Wenn Aristoteles nach dem Ziel des Wirtschaftens fragt, dann geht es ihm darum, dessen aretē – Tugend – zu ermitteln: den Zustand zu beschreiben, in dem ein Unternehmen seinem Sinn entspricht. Wann also ist ein Unternehmen sinnvoll? Aristoteles sagt: der Sinn des Wirtschaftens besteht darin, für die Menschen, die in einem oíkos zusammenleben und -arbeiten die Rahmenbedingungen zu schaffen, die sie für ein gutes Leben brauchen: nicht weniger, aber auch nicht mehr. Wahrer Reichtum, so der Denker, bemisst sich nach dem guten Leben der Menschen, nicht nach dem Vermögen des Eigentümers.
Ferner stellt Aristoteles fest, dass der Wohlstand einem Unternehmen und den Menschen nutzlos ist, wenn sie unfrei sind: abhängig von Geldgebern, Investoren, Lieferanten etc. Frei ist griechisch gedacht nur, wer aus eigenen Stücken die Rahmenbedingungen für das gute Leben sicherstellen kann: wer möglichst alle Ressourcen, die er für dafür braucht, selbst produzieren kann; und das nicht nur heute und morgen, sondern auch in Zukunft. Nachhaltig wirtschaften, naturgemäß wirtschaften, selbstgenügsam wirtschaften, unabhängig wirtschaften: Das alles ist im Ideal der autarkeía vereint.
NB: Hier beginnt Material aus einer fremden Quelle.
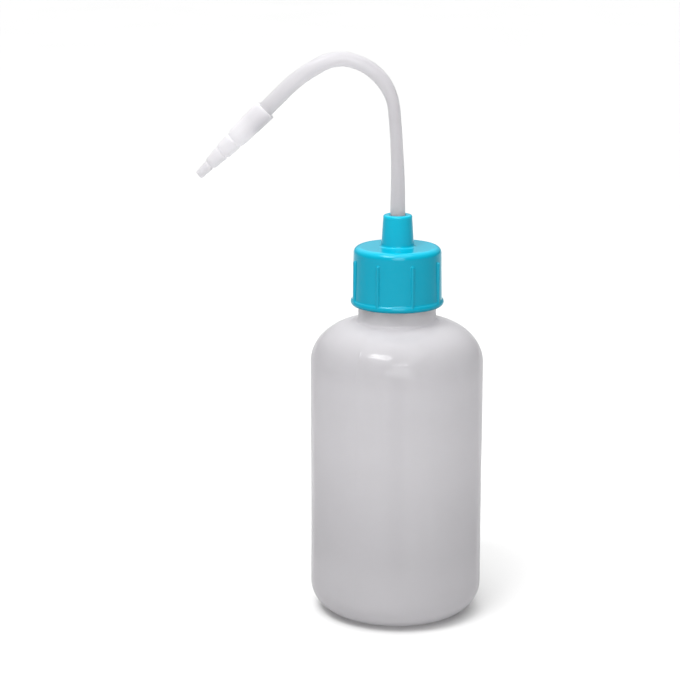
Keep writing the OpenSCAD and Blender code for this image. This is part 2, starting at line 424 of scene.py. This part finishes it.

Eine philosophische Fiktion? Mitnichten: Über Jahrhunderte wurde in der Antike auf die von Aristoteles beschriebene Weise erfolgreich gewirtschaftet. Eine exponentielle Steigerung der Wirtschaftskraft ist dabei nicht entstanden, dafür aber hatten die Betriebe eine viel höhere Lebensdauer als heutige Unternehmen. Das bezeugen noch immer die ältesten Unternehmen der Welt: die Klöster. Benedikt von Nursia hielt sich in seiner Ordensregel treu an Aristoteles. Jede Abtei ist vollkommen autark, sodass ihre Bewohner dem nachgehen können, was sie als gutes Leben kennen. Man muss ihrem Ideal nicht folgen, um zu begreifen, dass die ökonomische Idee im Hintergrund noch immer sinnvoll ist: nicht Profit oder das bloße Leben ist, wie Aristoteles meinte, sind der Sinn des Wirtschaftens, sondern das gute Leben in Freiheit und im Einklang mit der Natur.
Θhink Greek! Denn das Älteste ist zuweilen das Frischste.